(DATA LINES):
##########

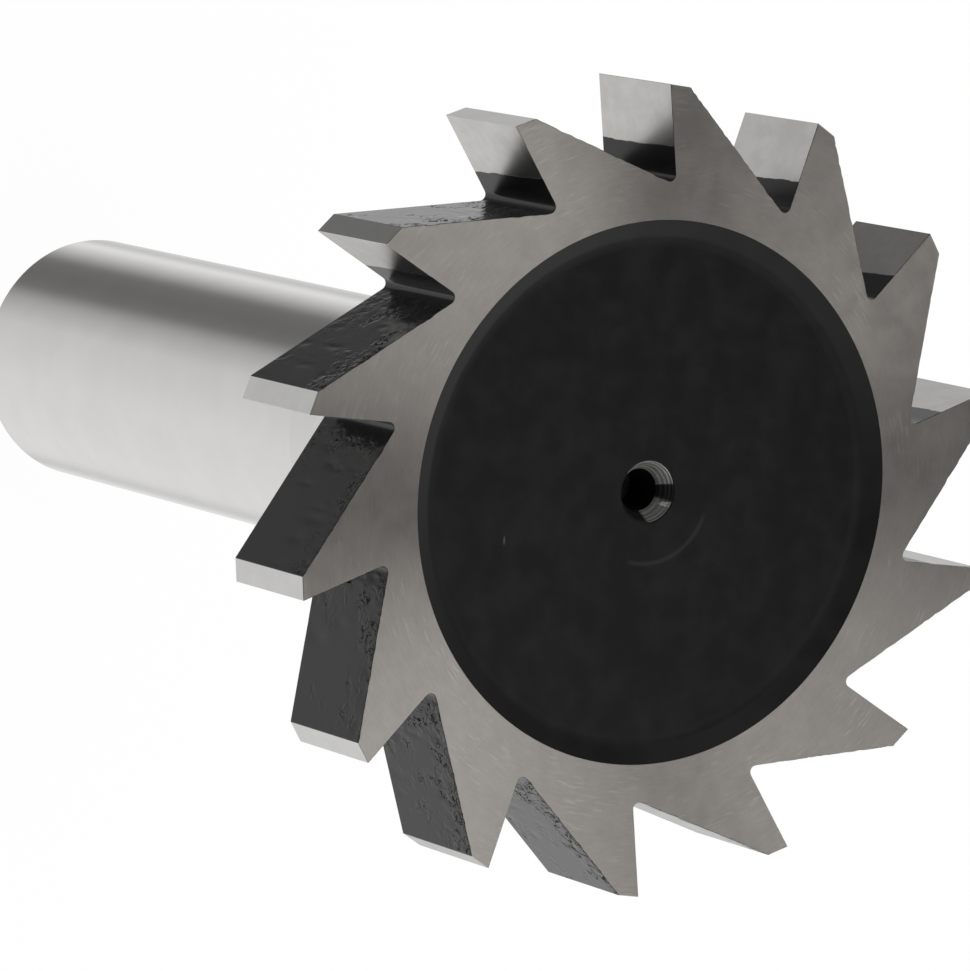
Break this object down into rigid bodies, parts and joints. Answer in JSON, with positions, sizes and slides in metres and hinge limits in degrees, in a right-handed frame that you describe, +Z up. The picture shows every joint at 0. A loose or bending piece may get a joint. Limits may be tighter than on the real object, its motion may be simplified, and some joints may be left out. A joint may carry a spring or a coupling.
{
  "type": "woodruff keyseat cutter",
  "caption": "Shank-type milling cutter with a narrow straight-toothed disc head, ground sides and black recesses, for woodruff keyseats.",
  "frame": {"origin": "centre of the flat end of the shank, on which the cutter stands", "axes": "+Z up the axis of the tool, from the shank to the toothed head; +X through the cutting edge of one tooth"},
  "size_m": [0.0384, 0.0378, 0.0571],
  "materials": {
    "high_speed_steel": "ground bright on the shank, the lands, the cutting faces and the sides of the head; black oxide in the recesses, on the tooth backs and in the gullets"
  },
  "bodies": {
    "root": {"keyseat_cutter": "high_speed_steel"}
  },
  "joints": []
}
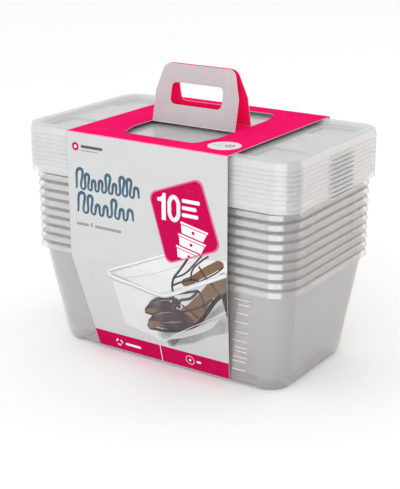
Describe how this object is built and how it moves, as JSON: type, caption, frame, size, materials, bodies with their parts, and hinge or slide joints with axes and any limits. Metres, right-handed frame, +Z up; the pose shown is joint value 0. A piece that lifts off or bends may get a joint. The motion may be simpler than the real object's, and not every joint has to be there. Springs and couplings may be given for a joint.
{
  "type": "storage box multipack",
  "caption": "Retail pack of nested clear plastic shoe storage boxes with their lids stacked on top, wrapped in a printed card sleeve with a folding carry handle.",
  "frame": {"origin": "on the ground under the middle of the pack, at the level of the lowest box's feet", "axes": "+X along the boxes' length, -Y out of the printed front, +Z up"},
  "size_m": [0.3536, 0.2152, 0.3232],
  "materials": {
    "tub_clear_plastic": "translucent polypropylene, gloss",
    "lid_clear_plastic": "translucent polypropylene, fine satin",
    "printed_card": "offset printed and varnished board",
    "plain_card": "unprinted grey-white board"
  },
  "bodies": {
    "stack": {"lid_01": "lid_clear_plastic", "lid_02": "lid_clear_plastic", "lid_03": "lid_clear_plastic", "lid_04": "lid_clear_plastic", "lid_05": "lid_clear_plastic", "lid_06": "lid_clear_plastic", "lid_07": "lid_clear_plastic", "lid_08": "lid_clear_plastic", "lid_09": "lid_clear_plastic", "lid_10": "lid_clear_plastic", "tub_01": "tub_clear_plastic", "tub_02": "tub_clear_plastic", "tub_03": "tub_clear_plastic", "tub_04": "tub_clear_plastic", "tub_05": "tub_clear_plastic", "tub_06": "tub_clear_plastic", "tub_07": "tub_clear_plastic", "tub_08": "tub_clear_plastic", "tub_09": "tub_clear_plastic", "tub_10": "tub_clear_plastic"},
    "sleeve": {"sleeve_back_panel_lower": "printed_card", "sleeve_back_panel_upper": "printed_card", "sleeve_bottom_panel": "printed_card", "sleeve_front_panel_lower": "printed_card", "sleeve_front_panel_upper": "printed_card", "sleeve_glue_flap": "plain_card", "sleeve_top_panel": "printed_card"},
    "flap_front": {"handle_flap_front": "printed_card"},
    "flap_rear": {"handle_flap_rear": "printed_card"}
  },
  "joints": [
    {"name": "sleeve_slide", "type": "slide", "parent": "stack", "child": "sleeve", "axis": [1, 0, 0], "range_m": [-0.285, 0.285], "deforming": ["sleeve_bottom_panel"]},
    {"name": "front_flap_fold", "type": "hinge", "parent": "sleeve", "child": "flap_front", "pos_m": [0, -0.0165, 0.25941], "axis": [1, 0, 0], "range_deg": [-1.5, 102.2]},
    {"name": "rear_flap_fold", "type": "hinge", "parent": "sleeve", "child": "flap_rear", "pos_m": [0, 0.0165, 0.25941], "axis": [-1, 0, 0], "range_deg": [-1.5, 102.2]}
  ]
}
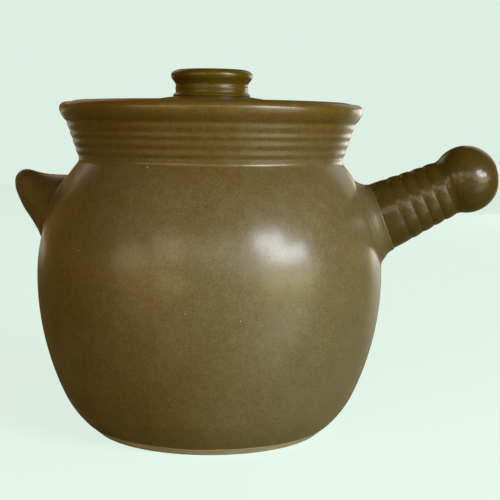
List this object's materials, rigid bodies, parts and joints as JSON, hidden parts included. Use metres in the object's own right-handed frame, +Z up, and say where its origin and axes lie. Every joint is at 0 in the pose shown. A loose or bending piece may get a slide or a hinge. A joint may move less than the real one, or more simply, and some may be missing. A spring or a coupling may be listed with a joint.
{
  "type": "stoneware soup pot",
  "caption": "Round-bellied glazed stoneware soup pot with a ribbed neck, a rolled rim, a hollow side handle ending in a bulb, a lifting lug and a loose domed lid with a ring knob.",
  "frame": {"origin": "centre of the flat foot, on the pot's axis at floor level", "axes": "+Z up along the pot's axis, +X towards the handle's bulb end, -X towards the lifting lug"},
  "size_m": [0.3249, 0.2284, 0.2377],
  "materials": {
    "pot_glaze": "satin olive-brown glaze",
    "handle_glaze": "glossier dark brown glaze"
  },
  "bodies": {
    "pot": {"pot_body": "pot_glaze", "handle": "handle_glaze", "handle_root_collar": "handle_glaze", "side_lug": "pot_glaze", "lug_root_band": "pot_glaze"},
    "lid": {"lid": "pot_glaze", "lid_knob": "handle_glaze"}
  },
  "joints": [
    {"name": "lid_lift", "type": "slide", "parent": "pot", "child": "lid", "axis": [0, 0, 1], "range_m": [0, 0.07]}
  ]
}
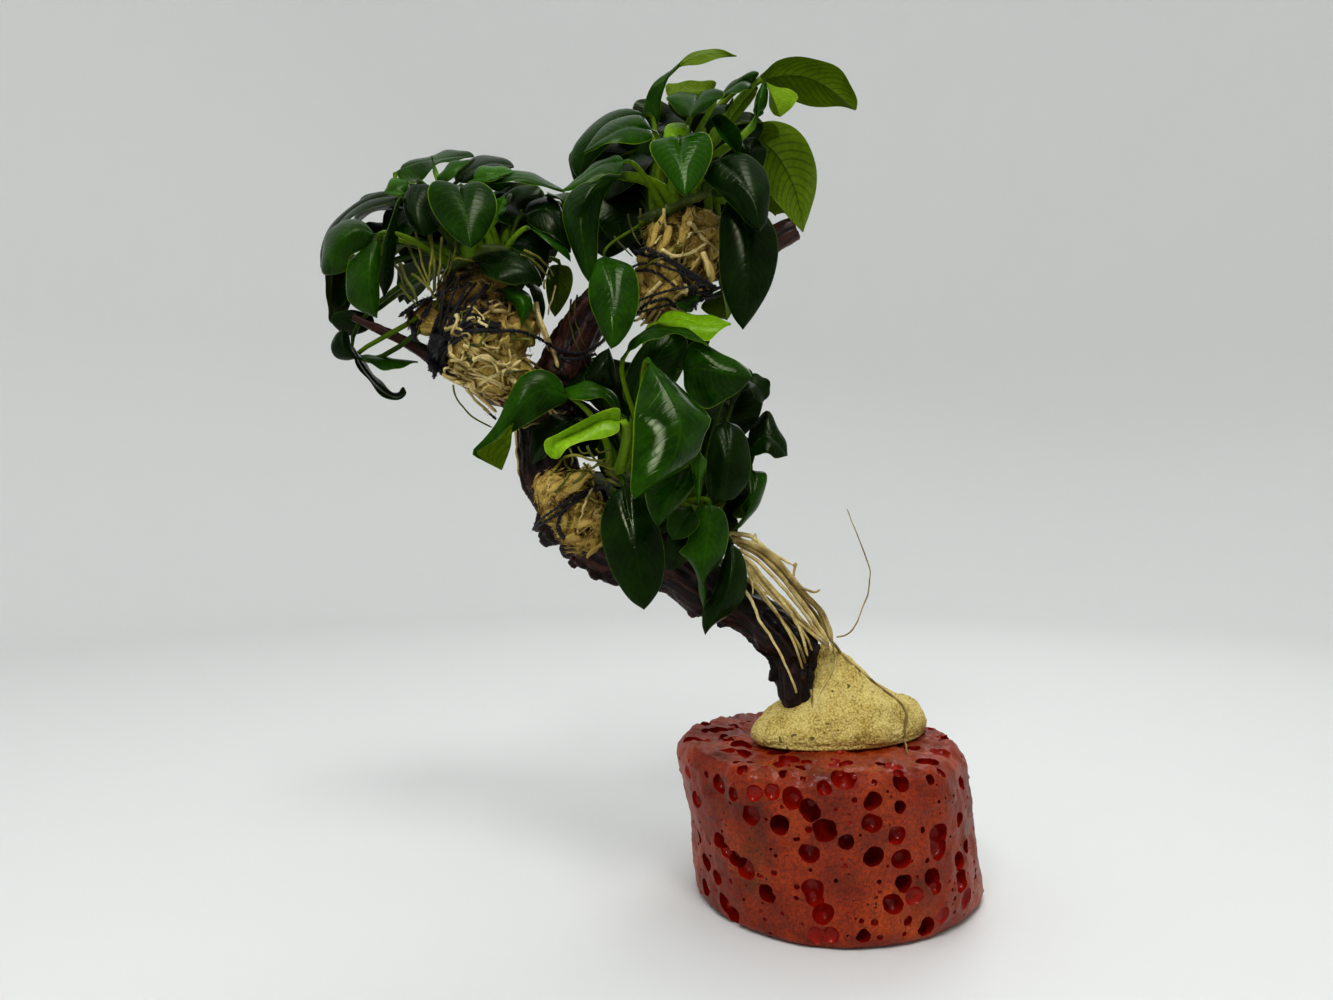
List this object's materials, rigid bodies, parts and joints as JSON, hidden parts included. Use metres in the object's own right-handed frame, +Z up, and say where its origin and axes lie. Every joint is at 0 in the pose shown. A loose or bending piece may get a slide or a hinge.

##########

(WHAT THE TASK REQUIRES): Restate each record exactly as written.

(EXERCISE RESULT):
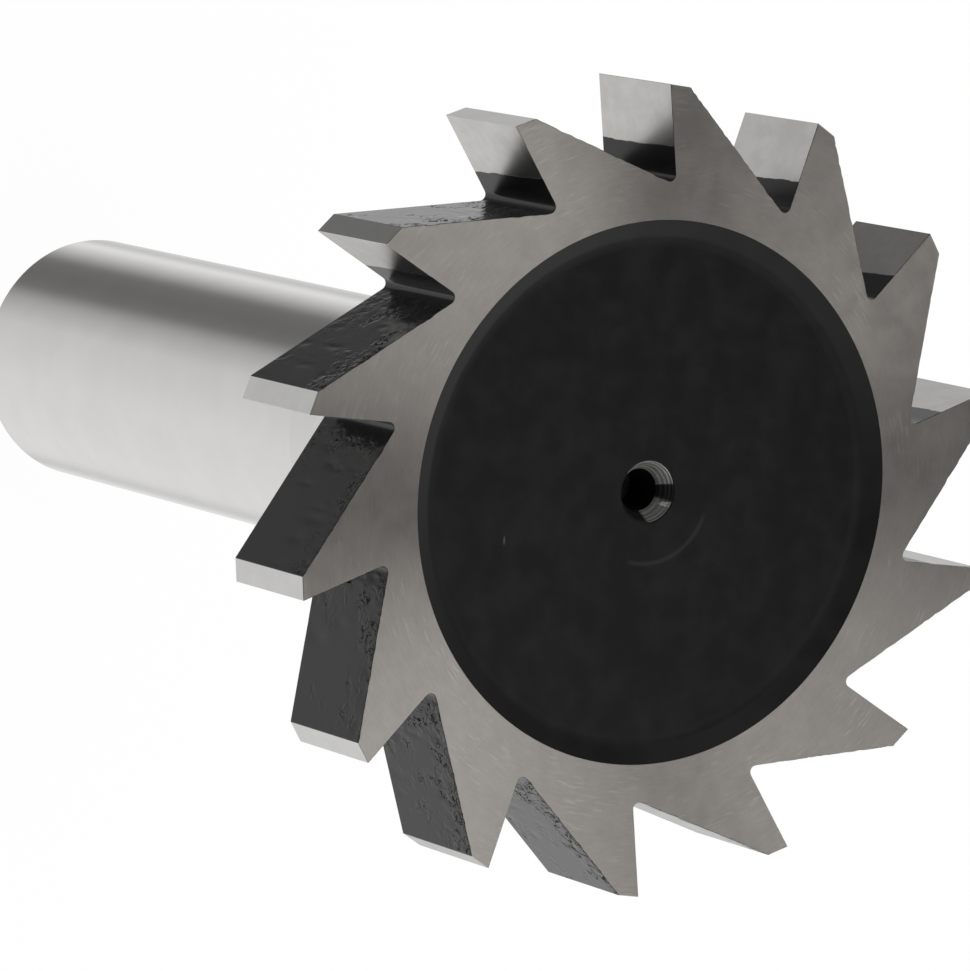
Break this object down into rigid bodies, parts and joints. Answer in JSON, with positions, sizes and slides in metres and hinge limits in degrees, in a right-handed frame that you describe, +Z up. The picture shows every joint at 0. A loose or bending piece may get a joint. Limits may be tighter than on the real object, its motion may be simplified, and some joints may be left out. A joint may carry a spring or a coupling.
{
  "type": "woodruff keyseat cutter",
  "caption": "Shank-type milling cutter with a narrow straight-toothed disc head, ground sides and black recesses, for woodruff keyseats.",
  "frame": {"origin": "centre of the flat end of the shank, on which the cutter stands", "axes": "+Z up the axis of the tool, from the shank to the toothed head; +X through the cutting edge of one tooth"},
  "size_m": [0.0384, 0.0378, 0.0571],
  "materials": {
    "high_speed_steel": "ground bright on the shank, the lands, the cutting faces and the sides of the head; black oxide in the recesses, on the tooth backs and in the gullets"
  },
  "bodies": {
    "root": {"keyseat_cutter": "high_speed_steel"}
  },
  "joints": []
}
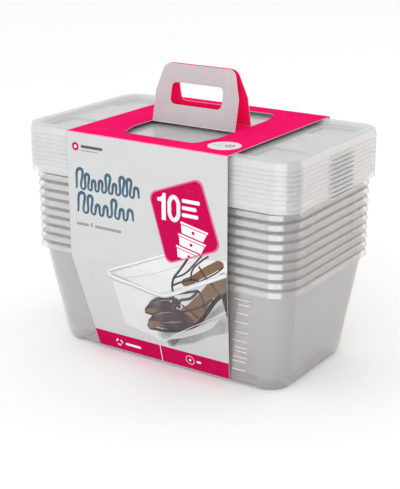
Describe how this object is built and how it moves, as JSON: type, caption, frame, size, materials, bodies with their parts, and hinge or slide joints with axes and any limits. Metres, right-handed frame, +Z up; the pose shown is joint value 0. A piece that lifts off or bends may get a joint. The motion may be simpler than the real object's, and not every joint has to be there. Springs and couplings may be given for a joint.
{
  "type": "storage box multipack",
  "caption": "Retail pack of nested clear plastic shoe storage boxes with their lids stacked on top, wrapped in a printed card sleeve with a folding carry handle.",
  "frame": {"origin": "on the ground under the middle of the pack, at the level of the lowest box's feet", "axes": "+X along the boxes' length, -Y out of the printed front, +Z up"},
  "size_m": [0.3536, 0.2152, 0.3232],
  "materials": {
    "tub_clear_plastic": "translucent polypropylene, gloss",
    "lid_clear_plastic": "translucent polypropylene, fine satin",
    "printed_card": "offset printed and varnished board",
    "plain_card": "unprinted grey-white board"
  },
  "bodies": {
    "stack": {"lid_01": "lid_clear_plastic", "lid_02": "lid_clear_plastic", "lid_03": "lid_clear_plastic", "lid_04": "lid_clear_plastic", "lid_05": "lid_clear_plastic", "lid_06": "lid_clear_plastic", "lid_07": "lid_clear_plastic", "lid_08": "lid_clear_plastic", "lid_09": "lid_clear_plastic", "lid_10": "lid_clear_plastic", "tub_01": "tub_clear_plastic", "tub_02": "tub_clear_plastic", "tub_03": "tub_clear_plastic", "tub_04": "tub_clear_plastic", "tub_05": "tub_clear_plastic", "tub_06": "tub_clear_plastic", "tub_07": "tub_clear_plastic", "tub_08": "tub_clear_plastic", "tub_09": "tub_clear_plastic", "tub_10": "tub_clear_plastic"},
    "sleeve": {"sleeve_back_panel_lower": "printed_card", "sleeve_back_panel_upper": "printed_card", "sleeve_bottom_panel": "printed_card", "sleeve_front_panel_lower": "printed_card", "sleeve_front_panel_upper": "printed_card", "sleeve_glue_flap": "plain_card", "sleeve_top_panel": "printed_card"},
    "flap_front": {"handle_flap_front": "printed_card"},
    "flap_rear": {"handle_flap_rear": "printed_card"}
  },
  "joints": [
    {"name": "sleeve_slide", "type": "slide", "parent": "stack", "child": "sleeve", "axis": [1, 0, 0], "range_m": [-0.285, 0.285], "deforming": ["sleeve_bottom_panel"]},
    {"name": "front_flap_fold", "type": "hinge", "parent": "sleeve", "child": "flap_front", "pos_m": [0, -0.0165, 0.25941], "axis": [1, 0, 0], "range_deg": [-1.5, 102.2]},
    {"name": "rear_flap_fold", "type": "hinge", "parent": "sleeve", "child": "flap_rear", "pos_m": [0, 0.0165, 0.25941], "axis": [-1, 0, 0], "range_deg": [-1.5, 102.2]}
  ]
}
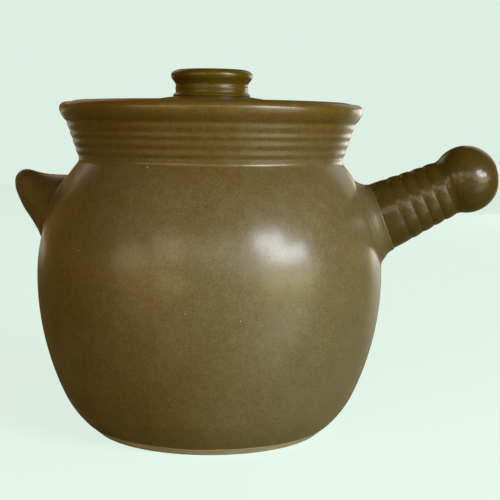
List this object's materials, rigid bodies, parts and joints as JSON, hidden parts included. Use metres in the object's own right-handed frame, +Z up, and say where its origin and axes lie. Every joint is at 0 in the pose shown. A loose or bending piece may get a slide or a hinge. A joint may move less than the real one, or more simply, and some may be missing. A spring or a coupling may be listed with a joint.
{
  "type": "stoneware soup pot",
  "caption": "Round-bellied glazed stoneware soup pot with a ribbed neck, a rolled rim, a hollow side handle ending in a bulb, a lifting lug and a loose domed lid with a ring knob.",
  "frame": {"origin": "centre of the flat foot, on the pot's axis at floor level", "axes": "+Z up along the pot's axis, +X towards the handle's bulb end, -X towards the lifting lug"},
  "size_m": [0.3249, 0.2284, 0.2377],
  "materials": {
    "pot_glaze": "satin olive-brown glaze",
    "handle_glaze": "glossier dark brown glaze"
  },
  "bodies": {
    "pot": {"pot_body": "pot_glaze", "handle": "handle_glaze", "handle_root_collar": "handle_glaze", "side_lug": "pot_glaze", "lug_root_band": "pot_glaze"},
    "lid": {"lid": "pot_glaze", "lid_knob": "handle_glaze"}
  },
  "joints": [
    {"name": "lid_lift", "type": "slide", "parent": "pot", "child": "lid", "axis": [0, 0, 1], "range_m": [0, 0.07]}
  ]
}
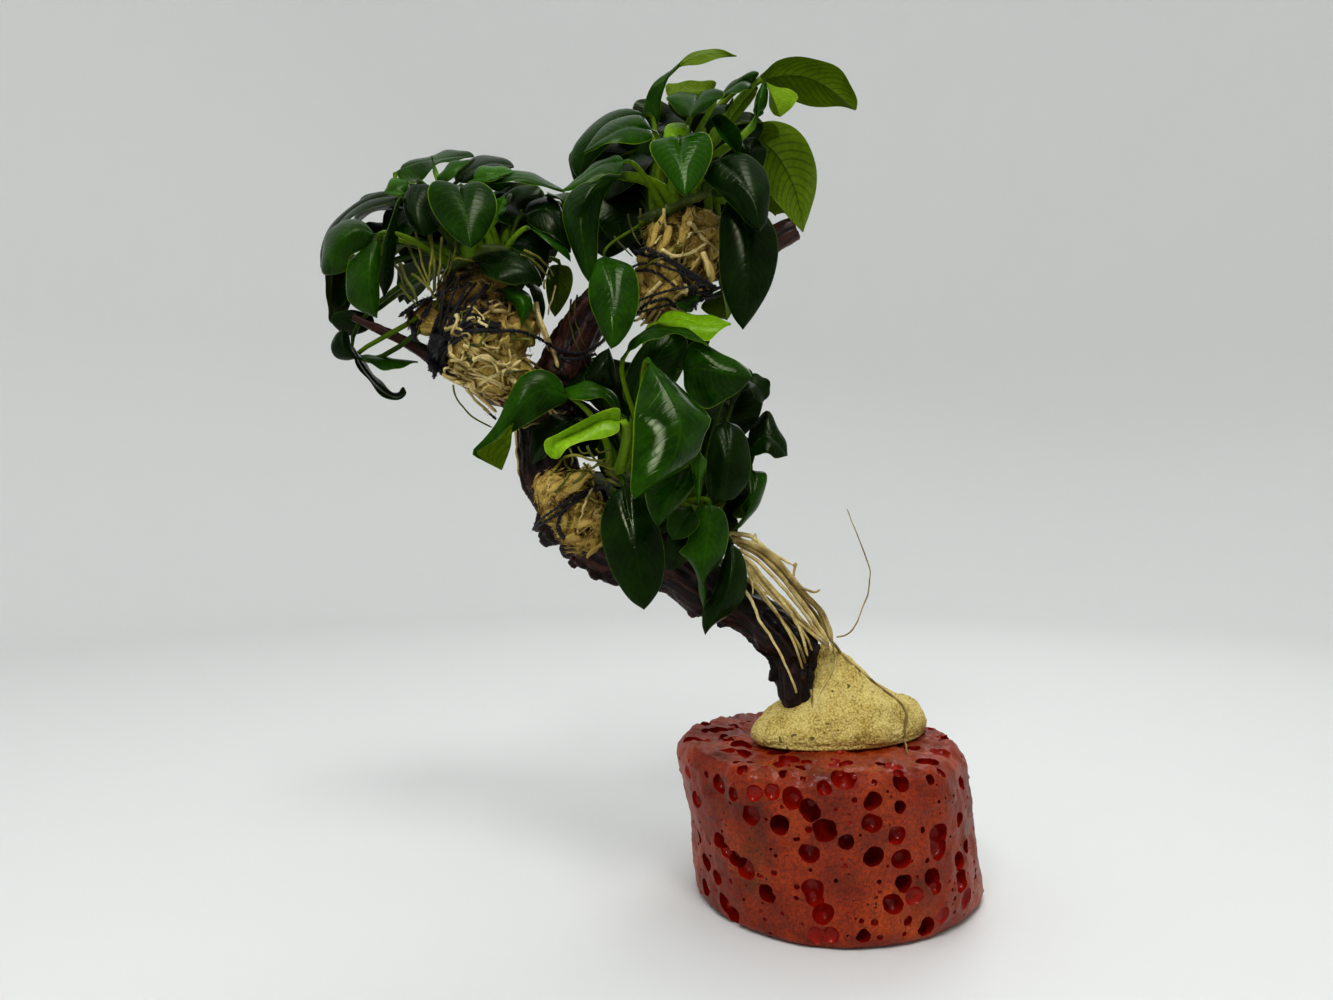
List this object's materials, rigid bodies, parts and joints as JSON, hidden parts included. Use metres in the object's own right-handed frame, +Z up, and say where its origin and axes lie. Every joint is at 0 in the pose shown. A loose or bending piece may get a slide or a hinge.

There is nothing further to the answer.